Recently, MLS acknowledged Team USA's primacy by going to great lengths to bring its biggest stars home with exorbitant pay packets – Bradley, Clint Dempsey, Jozy Altidore, et al.

That policy set off an embarrassing row with America's German-born coach, Jurgen Klinsmann. He'd prefer the best American players play in the world's best leagues (i.e. Europe). In essence, Garber has told him to mind his own business.

There are plenty of Canadians in MLS, but few people recognize their names. There is no World Cup participation to goose interest. More Canadians know and love the women's national team, and for good reason – it wins.

At the outset, MLS was sold in Canada as a vehicle by which to grow the national game. We still talk about it in those terms. The possibility that that might still work is the undiscovered treasure buried in Canada's MLS success story.

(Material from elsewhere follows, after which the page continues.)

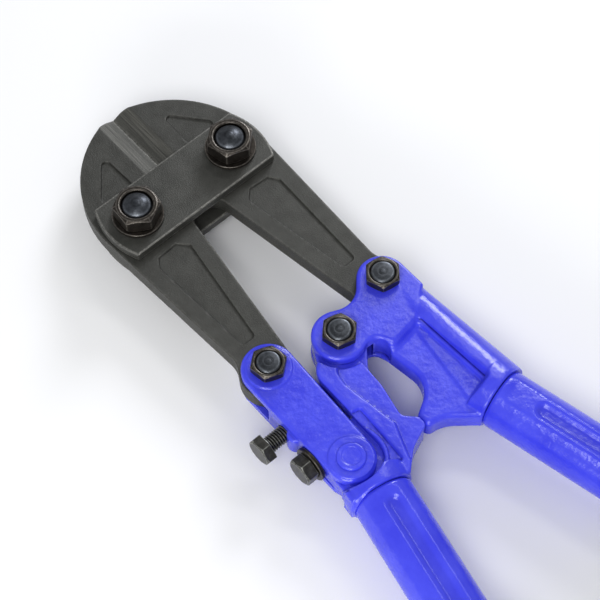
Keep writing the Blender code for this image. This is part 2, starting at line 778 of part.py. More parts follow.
def build_adjusting_arm():
    """Channel arm: two cheeks over the jaw tail and the left casting, closed on the outside."""
    name = "adjusting_arm"
    body = prism(name + " body", [arm_outline()], -CHEEK_TOP, CHEEK_TOP, 0.9 * MM)
    wall_x = arm_edge_x(ADJUSTING_SCREW_Y) + ARM_WALL
    top = LINK_Y - JAW_EYE_RADIUS - SLOT_PLAY
    bottom = LOCK_SCREW_Y + 4.6 * MM
    lug_x = arm_edge_x(bottom) + 1.4 * MM
    lug = rod(name + " lug", 3.3 * MM, -4.6 * MM, 4.6 * MM, at(lug_x, bottom + 6.0 * MM))
    inner = [(wall_x, 30 * MM), (wall_x, -60 * MM), (0.0, -60 * MM), (0.0, 30 * MM)]
    above = [(-60 * MM, top), (-10 * MM, top), (-10 * MM, 30 * MM), (-60 * MM, 30 * MM)]
    below = [(-60 * MM, -60 * MM), (-10 * MM, -60 * MM), (-10 * MM, bottom), (-60 * MM, bottom)]
    cuts = [
        prism(name + " channel", [inner], -CHEEK_LOW, CHEEK_LOW),
        prism(name + " jaw gap", [above], -CHEEK_LOW, CHEEK_LOW),
        prism(name + " web gap", [below], -CHEEK_LOW, CHEEK_LOW),
        rod(
            name + " screw hole",
            ADJUSTING_SCREW_RADIUS + GAP / 2,
            25 * MM,
            50 * MM,
            sideways(ADJUSTING_SCREW_Y),
        ),
        pivot_bore(name + " link bore", -LINK_X, LINK_Y, LINK_BOLT_RADIUS + GAP / 2),
        pivot_bore(name + " rivet bore", ARM_PIVOT_X, ARM_PIVOT_Y, RIVET_RADIUS + GAP / 2),
    ]
    return finish_node(body, name, BLUE_PAINT, (-LINK_X, LINK_Y, 0.0), [lug], cuts)


def build_rivet():
    """The painted pin on which the arm turns, with a low head on each cheek."""
    low = CHEEK_TOP + GAP
    high = low + RIVET_HEAD_HEIGHT
    edge = 0.6 * MM
    profile = [
        (0.0, high),
        (RIVET_HEAD_RADIUS - edge, high),
        (RIVET_HEAD_RADIUS, high - edge),
        (RIVET_HEAD_RADIUS, low),
        (RIVET_RADIUS, low),
        (RIVET_RADIUS, -low),
        (RIVET_HEAD_RADIUS, -low),
        (RIVET_HEAD_RADIUS, edge - high),
        (RIVET_HEAD_RADIUS - edge, -high),
        (0.0, -high),
    ]
    body = lathe("arm_rivet", profile, at(ARM_PIVOT_X, ARM_PIVOT_Y))
    return finish_node(body, "arm_rivet", BLUE_PAINT, (ARM_PIVOT_X, ARM_PIVOT_Y, 0.0))


# ---------------------------------------------------------------- handles


def flute_dip(angle, along):
    """How far the pressed flutes sink the tube wall, on its upper and lower sides."""
    nearest = min(abs(angle - math.pi / 2), abs(angle - 3 * math.pi / 2))
    across = max(0.0, 1.0 - (nearest / FLUTE_HALF_ANGLE) ** 2)
    inside = min(along - FLUTE_START, FLUTE_START + FLUTE_LENGTH - along)
    ends = max(0.0, min(1.0, inside / (4 * MM)))
    return FLUTE_DEPTH * across * math.sqrt(ends)


def tube_ring(radius, along):
    angles = [2 * math.pi * k / HANDLE_STEPS for k in range(HANDLE_STEPS)]
    reach = [radius - flute_dip(a, along) for a in angles]
    return [(r * math.cos(a), r * math.sin(a), along) for r, a in zip(reach, angles)]


def build_tube(name, side):
    """Round tube butted on the collar, crimped over the tang by two long flutes."""
    flute_end = FLUTE_START + FLUTE_LENGTH
    stations = [GAP, FLUTE_START, FLUTE_START + 1.2 * MM, FLUTE_START + 4 * MM]
    stations += [flute_end - 4 * MM, flute_end - 1.2 * MM, flute_end, TUBE_LENGTH]
    outer = [tube_ring(TUBE_RADIUS, along) for along in stations]
    inner = [tube_ring(TUBE_RADIUS - TUBE_WALL, along) for along in reversed(stations)]
    place = handle_frame(side)
    origin = (side * COLLAR_X, COLLAR_Y, 0.0)
    return finish_node(loft(name, outer + inner, place), name, BLUE_PAINT, origin)


def build_grip(name, side):
    """Sleeve pushed over the tube end, flared at its front and closed at its back."""
    start = TUBE_LENGTH + GAP + GRIP_END_WALL - GRIP_LENGTH
    end = start + GRIP_LENGTH
    bore = TUBE_RADIUS + GAP
    outer = bore + GRIP_WALL
    edge = 2.2 * MM
    profile = [
        (0.0, end),
        (outer - edge, end),
        (outer - 0.3 * edge, end - 0.3 * edge),
        (outer, end - edge),
        (outer, start + 14 * MM),
        (outer + GRIP_FLARE, start + 5 * MM),
        (outer + GRIP_FLARE, start + 1.5 * MM),
        (outer + GRIP_FLARE - 1.5 * MM, start),
        (bore, start),
        (bore, end - GRIP_END_WALL),
        (0.0, end - GRIP_END_WALL),
    ]
    origin = (side * COLLAR_X, COLLAR_Y, 0.0)
    body = lathe(name, profile, handle_frame(side), HANDLE_STEPS)
    return finish_node(body, name, BLACK_VINYL, origin)


# ---------------------------------------------------------------- assembly


def build_adjusters():
    edge = -arm_edge_x(ADJUSTING_SCREW_Y)
    build_side_screw(
        "adjusting_screw",
        ADJUSTING_SCREW_Y,
        ADJUSTING_SCREW_RADIUS,
        rail_edge_x() - GAP - ADJUSTING_TRAVEL,
        edge + ADJUSTING_SCREW_STANDOFF,
        ADJUSTING_HEAD_HEIGHT,
    )
    seat = -arm_edge_x(LOCK_SCREW_Y) + GAP
    washer_top = seat + LOCK_WASHER_THICKNESS
    build_washer(
        "lock_washer",
        sideways(LOCK_SCREW_Y),
        (-seat, LOCK_SCREW_Y, 0.0),
        LOCK_WASHER_RADIUS,
        LOCK_SCREW_RADIUS + GAP,
        seat,
        washer_top,
    )
    build_side_screw(
        "lock_screw",
        LOCK_SCREW_Y,
        LOCK_SCREW_RADIUS,
        lock_screw_end_x(),
        washer_top + GAP,
        LOCK_HEAD_HEIGHT,
    )


def move_to_base():
    """Puts the middle of the assembly's base at the world origin."""
    bpy.context.view_layer.update()
    corners = [thing.matrix_world @ Vector(c) for thing in PARTS.objects for c in thing.bound_box]
    low = [min(c[k] for c in corners) for k in range(3)]
    high = [max(c[k] for c in corners) for k in range(3)]
    shift = Vector((-(low[0] + high[0]) / 2, -(low[1] + high[1]) / 2, -low[2]))
    for group in (PARTS, CUTTERS):
        for thing in group.objects:
            thing.location += shift


def main():
    build_plate("front_link_plate", PLATE_WIDTH, PLATE_LOW, PLATE_TOP)
    build_plate("rear_link_plate", REAR_PLATE_WIDTH, -PLATE_TOP, -PLATE_LOW)
    for word, side in (("right", 1), ("left", -1)):
        build_jaw(word + "_jaw", side)
        build_jaw_fasteners(word, side)
        build_link_fasteners(word + "_link", side * LINK_X, LINK_Y)
        build_tube(word + "_handle_tube", side)
        build_grip(word + "_grip", side)
    build_link_fasteners("centre", 0.0, 0.0)
    build_right_casting()
    build_left_casting()
    build_adjusting_arm()
    build_rivet()
    build_adjusters()
    move_to_base()


clear_scene()
PARTS = new_collection("bolt_cutter")
CUTTERS = new_collection("cutters")
main()
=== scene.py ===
"""Compound-action bolt cutter lying flat: forged jaws, link plates, painted castings, tubes and sleeves."""

import json
import logging
import math
from dataclasses import dataclass, field
from enum import IntEnum
from typing import Callable

import bpy
import numpy as np
from mathutils import Matrix, Vector


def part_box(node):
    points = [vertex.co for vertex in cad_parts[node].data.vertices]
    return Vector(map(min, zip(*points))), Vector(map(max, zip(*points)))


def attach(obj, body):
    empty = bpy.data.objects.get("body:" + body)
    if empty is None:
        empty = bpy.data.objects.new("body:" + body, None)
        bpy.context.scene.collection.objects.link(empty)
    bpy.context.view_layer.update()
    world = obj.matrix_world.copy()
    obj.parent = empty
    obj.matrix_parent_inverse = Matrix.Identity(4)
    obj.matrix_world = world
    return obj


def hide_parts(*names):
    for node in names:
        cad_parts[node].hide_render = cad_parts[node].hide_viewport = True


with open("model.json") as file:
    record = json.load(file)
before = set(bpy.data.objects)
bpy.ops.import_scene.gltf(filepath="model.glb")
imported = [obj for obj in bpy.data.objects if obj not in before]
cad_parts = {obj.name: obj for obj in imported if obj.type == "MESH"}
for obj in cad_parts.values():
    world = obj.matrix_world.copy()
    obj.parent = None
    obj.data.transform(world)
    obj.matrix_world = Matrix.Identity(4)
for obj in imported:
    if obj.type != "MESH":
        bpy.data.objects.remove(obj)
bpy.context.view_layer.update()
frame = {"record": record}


log = logging.getLogger("bolt_cutter")
METRES = 0.001
Field = Callable[[np.ndarray, np.ndarray, np.ndarray], np.ndarray]
Circle = tuple[float, float, float]
Mesh = tuple[np.ndarray, np.ndarray, dict[str, np.ndarray]]


class Side(IntEnum):
    """The two halves of the tool, as the sign of their plan X."""

    RIGHT = 1
    LEFT = -1

    @property
    def word(self) -> str:
        """The half's name."""
        return self.name.lower()


# ---------------------------------------------------------------- where things are


def middle(node: str) -> np.ndarray:
    """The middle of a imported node's box, in metres.

    Args:
        node: The node's name.

    Returns:
        Three coordinates.
    """
    low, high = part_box(node)
    return (np.array(low) + np.array(high)) / 2


HEART = np.array([*middle("centre_bolt")[:2], middle("right_jaw")[2]])


def spot(node: str) -> tuple[float, float]:
    """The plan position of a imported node's middle, in millimetres from the centre pivot."""
    x, y, _ = (middle(node) - HEART) / METRES
    return float(x), float(y)


def reach(node: str, axis: int) -> tuple[float, float]:
    """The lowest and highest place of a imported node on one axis, in millimetres from the centre pivot."""
    low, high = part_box(node)
    return (low[axis] - HEART[axis]) / METRES, (high[axis] - HEART[axis]) / METRES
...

Let's face it – United States has maxed out. It has been to a World Cup quarter-final. It is never going to win a championship. It has bled the international game for all it can give it.

"It hurts me when I see America playing in the World Cup," Robinson said. "People say, 'Why does that hurt you? You're Welsh.' Well, I'm part of Canada now."

If Canada ever manages to make a World Cup again, it will vault several teams onto another level. It services a series of rivalries, including the delicious prospect of Canada vs. USA in both the men's and women's game.

This leaves the league with a fascinating, and profitable, conundrum.

It was created in order to turn Americans into soccer fans. America couldn't figure out how that worked until Canada showed them.

It's now being retooled to service America's growing taste for the game. But its best hope for an overnight boost is through Canadian international success.

You just hope the league sees that potential. Garber and his lieutenants have always been generous with the praise they've pointed north. Why wouldn't they be? They came up with the idea.

The trick is doubling down on the idea that while Major League Soccer was built in America, the engine was provided by Canada.